My renewal notice on the IronHorse129 domain slid by and expired without me noticing. The domain name was pulled. It's in the hands of GoDaddy. The bandits want $640 for the domain -- I suspect because so many web links are pointing to it. But the content they are pointing to isn't there.

IronHorse129 was built using FrontPage 2003 (actually initially 2000). Microsoft is pulling support for the server extensions. Fortunately the material is still on one of my company's servers and I can still get at all of it.

So I registered a new domain, OldTomsToys.com. It is a WordPress site so I can lay material out there in a hurry. I'm not vulnerable to Bill Gates changing his mind. You will find the Mason Bogie Archive at:

http://oldtomstoys.com/mason-bogie-archive/

It went up in about 4 days. It is not complete. I still need to rebuild a couple of South Park pages. It is not well organized. But I plan to fix that. Maybe you can help me out by passing along a few suggestions on organization. Right now everything is out there in reverse post sequence. 

I have a lot of other prototype research material that I will lay in over time. Dwight, you might recall that I have the best set of back head drawings for NPC No 21 that David Fletcher, Keith Christensen and I collaborated on. 

If you poke around on OldTomsToys, you'll see my focus is still on G Scale narrow gauge for outdoors. But I am going with On30 for the indoor layout. The holiday layout is nearly complete. I'll post some photos over the weekend. No big deal. I built it for my new wife who likes those kinds of structures. And we have a shelf perfect for that installation. A Bachmann On30 trolly adds motion to the layout.

My Test Layout construction should commence this weekend. It is a 20' On30 point to point shelf layout. The materials, track, and DCC electronics are here. I just need to get to them. I have two young male grandkids coming over the holidays. I think I'll let them teach me how to lay track.







I'll post some assembly photos as it comes together. By the big train show in Madison in February which they will be down for, I want to be running trains.

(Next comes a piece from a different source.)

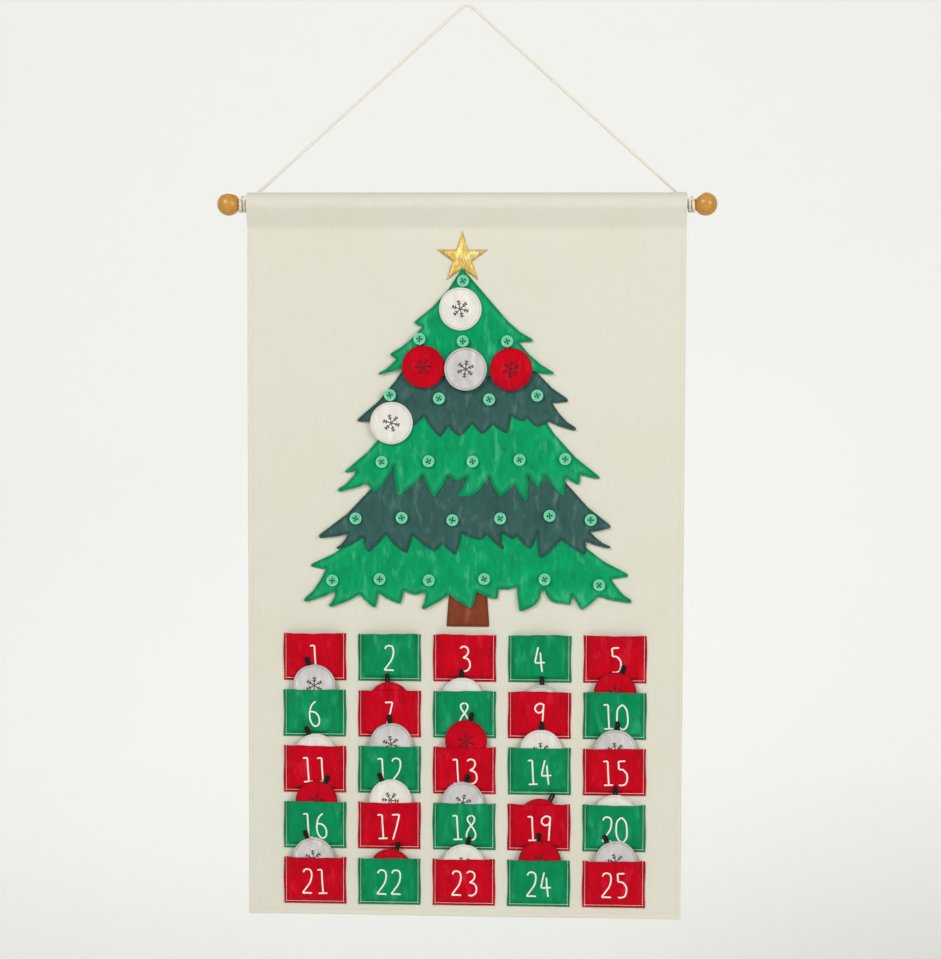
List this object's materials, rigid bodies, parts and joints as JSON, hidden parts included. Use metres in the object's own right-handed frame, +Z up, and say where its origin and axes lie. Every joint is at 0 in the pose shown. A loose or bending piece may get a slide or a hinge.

I'm working on the design of the Pacific Coast and Northern, an indoor On30 narrow gauge layout patterned after the North Pacific Coast. I chose On30 and a freelance railroad as there are some things I want to do that deviate from the NPC prototype. But the approach will be similar to that taken by Boone Morrison in his series of HOn3 Gazette articles. And yes, Sturgeons Sawmill will be on the layout. I bit the bullet and picked up the sawmill machine package from Western Scale Models. I have Boone's HO drawings.

My partially completed outdoor layout is hiding under the Wisconsin snow. 

Anyway, it is good to be back.

Tom


----------



## Scottychaos (Jan 2, 2008)

Hi Tom, 
thanks for dropping in!  
nice to hear from you.. 
and thanks for getting things re-uploaded! 
your Mason Bogie archive is a treasure..thanks for preserving it and getting it back online.. 

Scot


----------



## Dwight Ennis (Jan 2, 2008)

Glad to see you back Tom and to hear all is well! You were missed!


----------



## redbeard (Jan 2, 2008)

Thank You !
I could not have built my first steamer without your site. So good to see it available again.
Larry Newman


----------



## Tom Farin (Apr 3, 2008)

Larry,

Thanks for the pat on the back.

Tom


----------



## Tom Farin (Apr 3, 2008)

Dwight, 

I finished posting Mason Bogie stuff (still needs organizing) and also posted much of my research material on NPC No 21. Any chance I could include some photos of your live steam engine in that area? Bob Baxter's engine is out there and I'd sure like to have yours. Maybe it would provide me with the motivation to build that critter, back head detail and all. 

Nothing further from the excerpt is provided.